In essence, it’s a way to help companies build strong, reliable, and transparent supply chains for their products, be it coconut milk, coconut oil, or fresh pineapple fruits. It focuses on creating positive and long-term relationships with producers who enforce higher agricultural and employment standards for farmers and workers. The producers have an incentive to do so, too, as they receive extra premiums for Fairtrade products.
Fairtrade certification helps ensure that workers have better working conditions, including the payment of living wages, shorter shifts and more paid breaks, improved health and safety practices, and increased job security. It goes beyond the worker, though, and also helps improve buying practices so that costs and risks are shared fairly among the supply chain, supports market access for small-scale farmers, and encourages more transparent and accountable supply chains so that consumers can find out how the products they’re buying are produced.

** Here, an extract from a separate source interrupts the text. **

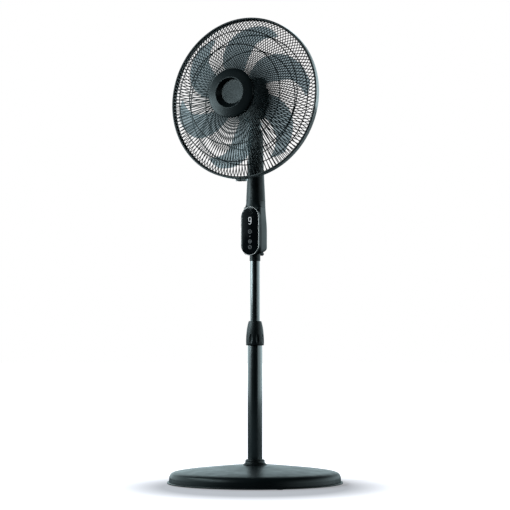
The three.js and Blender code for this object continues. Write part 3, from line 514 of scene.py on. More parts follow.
def make_base():
    top = [
        (LIP_R - 5, LIP_TOP + 0.3), (LIP_R - 5.3, 12), (LIP_R - 6.2, 19.5), (LIP_R - 9.5, 26.2),
        (LIP_R - 15.5, 29.9), (203, 32.3), (189, 34.4), (168, 37.2), (126, 41.6), (84, 45.8),
        (50, 48.6), (30, BASE_TOP - 0.1),
    ]
    wall = 3
    under = [(r - wall * 0.8, z - wall) for r, z in top[::-1] if z > 15]
    hole = POLE_R + 0.3
    outline = smooth_line(top) + [(hole, BASE_TOP - 0.1), (hole, BASE_TOP - wall)]
    outline += smooth_line(under) + [(LIP_R - 5 - wall, LIP_TOP + 0.3)]
    piece("base_dome", *turned(outline, 224), "stand", "charcoal_plastic", ["base_cover"])

    lip = rounded([
        (192, LIP_LOW, 0.8), (LIP_R, LIP_LOW, 1.6), (LIP_R, LIP_LOW + 3.2, 1.4),
        (LIP_R - 2.2, LIP_TOP, 1.2), (216, LIP_TOP, 0.3), (216, LIP_LOW + 2.4, 0.3),
        (192, LIP_LOW + 2.4, 0.3),
    ])
    piece("base_lip", *turned(lip, 224), "stand", "black_plastic", ["base_ring"])

    skirt = rounded([
        (POLE_R + 0.3, BASE_TOP + 0.3, 0), (31, BASE_TOP + 0.3, 0.4), (30.8, BASE_TOP + 2.2, 1.2),
        (27.2, BASE_TOP + 4.2, 1.4), (25.4, BASE_TOP + 7.2, 1.2), (25, SKIRT_TOP - 1.6, 1.6),
        (22.6, SKIRT_TOP, 1.4), (POLE_R + 1.6, SKIRT_TOP, 0.8), (POLE_R + 0.3, SKIRT_TOP - 1.2, 0.4),
    ])
    piece("base_skirt", *turned(skirt, 128), "stand", "black_plastic", ["base_collar"])

    for number in range(1, 5):
        node = f"rubber_foot_{number}"
        low, high = box_mm(node)
        r = (high[0] - low[0]) / 2
        pad = rounded([(0, 0, 0), (r - 1.6, 0, 0.8), (r, 1.2, 0.6), (r, high[2], 0.2), (0, high[2], 0)])
        grooved = pad[:1] + [(r * 0.3, 0), (r * 0.33, 0.5), (r * 0.42, 0.5), (r * 0.45, 0)] + pad[1:]
        shape = turned(grooved, 48, closed=False, centre=((low[0] + high[0]) / 2, (low[1] + high[1]) / 2))
        piece(f"foot_pad_{number}", *shape, "stand", "rubber", [node])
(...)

The success of the Fairtrade model, however, depends on consumer demand. When prices for conventional pineapple in Europe were slashed several years ago, for example, demand for Fairtrade pineapple — which is more expensive — fell significantly. This resulted in a significant proportion of the Fairtrade fruits being sold as conventional, meaning that the farmers who produced them received no premium.
The 2016 Coconut Impact Report by Fair Trade USA noted that 89% of consumers would like to see more products they use support worthy social and/or environmental issues. Seeking out fair trade brands is one way to know that the money you’re spending supports economic and social development — and that each part of the supply chain that helped get those products to you was treated fairly and equally.